Aside from the media, Smith doesn’t send much time on the external forces that influence change within the university as a whole. The “corporatization” of the university is proceeding apace, arguably affecting the chemistry and political science departments just as much as the athletic program. Professors seeking tenure need to get grants which bring money into the institution. Students see themselves as consumers entitled to satisfaction. Administrators want to keep everybody, especially students and alumni, happy. Let the games begin.

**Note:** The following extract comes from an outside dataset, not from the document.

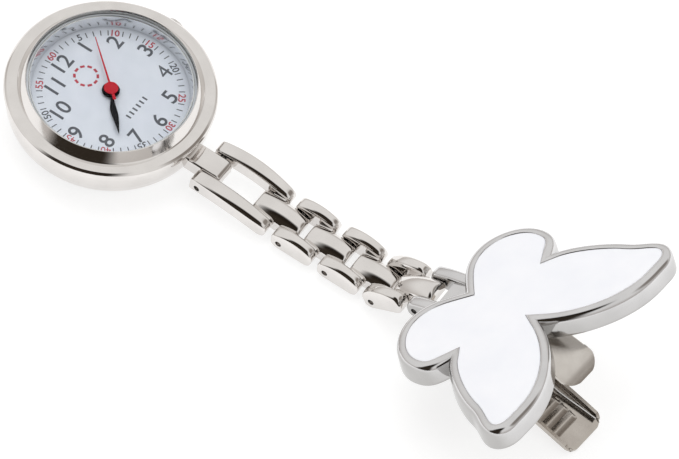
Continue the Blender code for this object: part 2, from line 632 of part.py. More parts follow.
# ============================================================= materials, origins, parents
looks = {
    "case_body": NICKEL, "case_back": STEEL, "back_gasket": RUBBER, "bezel": NICKEL,
    "lens": ((0.9, 0.93, 0.95), 0.03, 0.0), "lens_gasket": RUBBER, "inner_ring": NICKEL,
    "dial": ((0.86, 0.87, 0.93), 0.45, 0.0), "movement_ring": ((0.8, 0.8, 0.78), 0.5, 0.0),
    "movement_plate": BRASS, "train_bridge": STEEL, "bridge_screw_1": STEEL,
    "bridge_screw_2": STEEL, "bridge_screw_3": STEEL, "battery": STEEL, "battery_clip": BRASS,
    "coil": ((0.55, 0.25, 0.1), 0.4, 1.0), "stator": STEEL, "circuit_board": ((0.05, 0.25, 0.12), 0.5, 0.0),
    "rotor": STEEL, "intermediate_wheel": BRASS, "third_wheel": BRASS, "second_wheel": BRASS,
    "centre_wheel": BRASS, "minute_wheel": BRASS, "hour_wheel": BRASS, "hour_hand": BLACK,
    "minute_hand": BLACK, "second_hand": ((0.75, 0.03, 0.05), 0.4, 0.0), "stem": STEEL,
    "crown": NICKEL, "crown_gasket": RUBBER, "setting_lever": STEEL, "long_link": NICKEL,
    "link_1": NICKEL, "link_2": NICKEL, "link_3": NICKEL, "butterfly_frame": NICKEL,
    "enamel_inlay": ((0.9, 0.91, 0.95), 0.12, 0.0), "clip_upper_jaw": NICKEL,
    "clip_lower_jaw": NICKEL, "clip_pin": STEEL, "clip_spring": STEEL,
    "clip_rivet_1": STEEL, "clip_rivet_2": STEEL,
    **{f"link_pin_{i}": STEEL for i in range(5)},
}

clip_axis = clip_point(px, pz, 0)
bodies = {
    "watch_case": (None, (0, 0, 0), ["case_body", "case_back", "back_gasket", "bezel", "lens",
                   "lens_gasket", "inner_ring", "dial", "movement_ring", "movement_plate",
                   "train_bridge", "bridge_screw_1", "bridge_screw_2", "bridge_screw_3", "battery",
                   "battery_clip", "coil", "stator", "circuit_board"]),
    "rotor_arbor": ("watch_case", (*ROTOR, 0), ["rotor"]),
    "intermediate_arbor": ("watch_case", (*INTERMEDIATE, 0), ["intermediate_wheel"]),
    "third_arbor": ("watch_case", (*THIRD, 0), ["third_wheel"]),
    "second_arbor": ("watch_case", (0, 0, 0), ["second_wheel", "second_hand"]),
    "minute_pipe": ("watch_case", (0, 0, 0), ["centre_wheel", "minute_hand"]),
    "minute_arbor": ("watch_case", (*MINUTE_WHEEL, 0), ["minute_wheel"]),
    "hour_pipe": ("watch_case", (0, 0, 0), ["hour_wheel", "hour_hand"]),
    "setting_slide": ("watch_case", (0, 0, STEM_Z), ["setting_lever"]),
    "crown_stem": ("setting_slide", (0, 0, STEM_Z), ["crown", "stem", "crown_gasket"]),
    "long_link_body": ("watch_case", (H0[0], 0, H0[1]), ["long_link", "link_pin_0"]),
    "link_1_body": ("long_link_body", (H1[0], 0, H1[1]), ["link_1", "link_pin_1"]),
    "link_2_body": ("link_1_body", (H2[0], 0, H2[1]), ["link_2", "link_pin_2"]),
    "link_3_body": ("link_2_body", (H3[0], 0, H3[1]), ["link_3", "link_pin_3"]),
    "brooch": ("link_3_body", (H4[0], 0, H4[1]), ["butterfly_frame", "enamel_inlay", "link_pin_4",
               "clip_upper_jaw", "clip_rivet_1", "clip_rivet_2", "clip_pin"]),
    "clip_lever": ("brooch", tuple(clip_axis), ["clip_lower_jaw", "clip_spring"]),
}

axes = {}
for body, (parent, origin, names) in bodies.items():
    empty = bpy.data.objects.new("axis_" + body, None)
    model.objects.link(empty)
    empty.empty_display_size = 2 * MM
    here = Vector(origin) * MM
    if parent:
        empty.parent = axes[parent][0]
        empty.location = here - axes[parent][1]
    axes[body] = (empty, here)
    for name in names:
        obj = bpy.data.objects[name]
        obj.data.transform(Matrix.Translation(-here))
        obj.parent = empty
        obj.data.materials.clear()
        obj.data.materials.append(material(name, looks[name]))
        obj.data.shade_smooth()
        obj.data.set_sharp_from_angle(angle=math.radians(30))
bpy.context.view_layer.update()
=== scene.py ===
"""Looks for the fob watch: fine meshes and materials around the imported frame."""
import json
import math

import bmesh
import bpy
from mathutils import Matrix, Vector

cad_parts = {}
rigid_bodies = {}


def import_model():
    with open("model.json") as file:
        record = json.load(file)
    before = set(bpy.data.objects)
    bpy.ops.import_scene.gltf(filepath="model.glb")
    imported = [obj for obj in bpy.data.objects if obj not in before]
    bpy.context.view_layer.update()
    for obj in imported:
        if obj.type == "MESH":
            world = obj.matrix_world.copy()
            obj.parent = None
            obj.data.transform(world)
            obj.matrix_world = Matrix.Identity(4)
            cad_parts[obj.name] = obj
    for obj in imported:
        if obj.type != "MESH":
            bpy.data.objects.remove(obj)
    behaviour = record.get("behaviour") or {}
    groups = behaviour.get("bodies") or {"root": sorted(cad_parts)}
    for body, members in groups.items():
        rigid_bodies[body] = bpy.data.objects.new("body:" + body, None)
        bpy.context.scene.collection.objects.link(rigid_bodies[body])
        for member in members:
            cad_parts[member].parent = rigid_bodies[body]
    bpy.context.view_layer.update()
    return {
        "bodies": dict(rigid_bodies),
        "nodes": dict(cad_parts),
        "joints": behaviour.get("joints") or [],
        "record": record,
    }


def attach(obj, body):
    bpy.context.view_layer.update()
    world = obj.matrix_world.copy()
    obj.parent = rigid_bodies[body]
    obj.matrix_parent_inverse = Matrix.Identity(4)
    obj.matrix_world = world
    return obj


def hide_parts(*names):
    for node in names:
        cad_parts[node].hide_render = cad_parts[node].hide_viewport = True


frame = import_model()


MM = 0.001
scene = bpy.context.scene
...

Current trends in big-time athletics may not be reversible, and they may not even be deflectable. One last, recent example might illustrate how the commercial imperative warps not only behavior but also attitudes and ethics. At the end of this past football season, five Ohio State football players, including its most visible star, quarterback Terrelle Pryor, were found to have violated NCAA rules by selling personal memorabilia for profit and receiving special discounts from—what else, in this day and age?--a tattoo parlor. Although they were suspended for five games, starting next fall, they were allowed to play in the January 4 Allstate Sugar Bowl (note the corporate sponsorship), whose executives were counting on attracting a sellout crowd. Sugar Bowl CEO Paul Hoolahan said that the five should be allowed to play to “preserve the integrity of this year’s game.” To paraphrase that noted sportswriter Ralph Waldo Emerson, the word “integrity” in the mouth of Mr. Hoolahan sounds like the word “love” in the mouth of a courtesan. But he got what he wanted.

Ronald Smith’s prose is not Emersonian (far too many misplaced modifiers, for one thing), but it gets the job done. Reforming big-time college athletics, as he demonstrates, has been, and for the foreseeable future will continue to be, a Sisyphean task.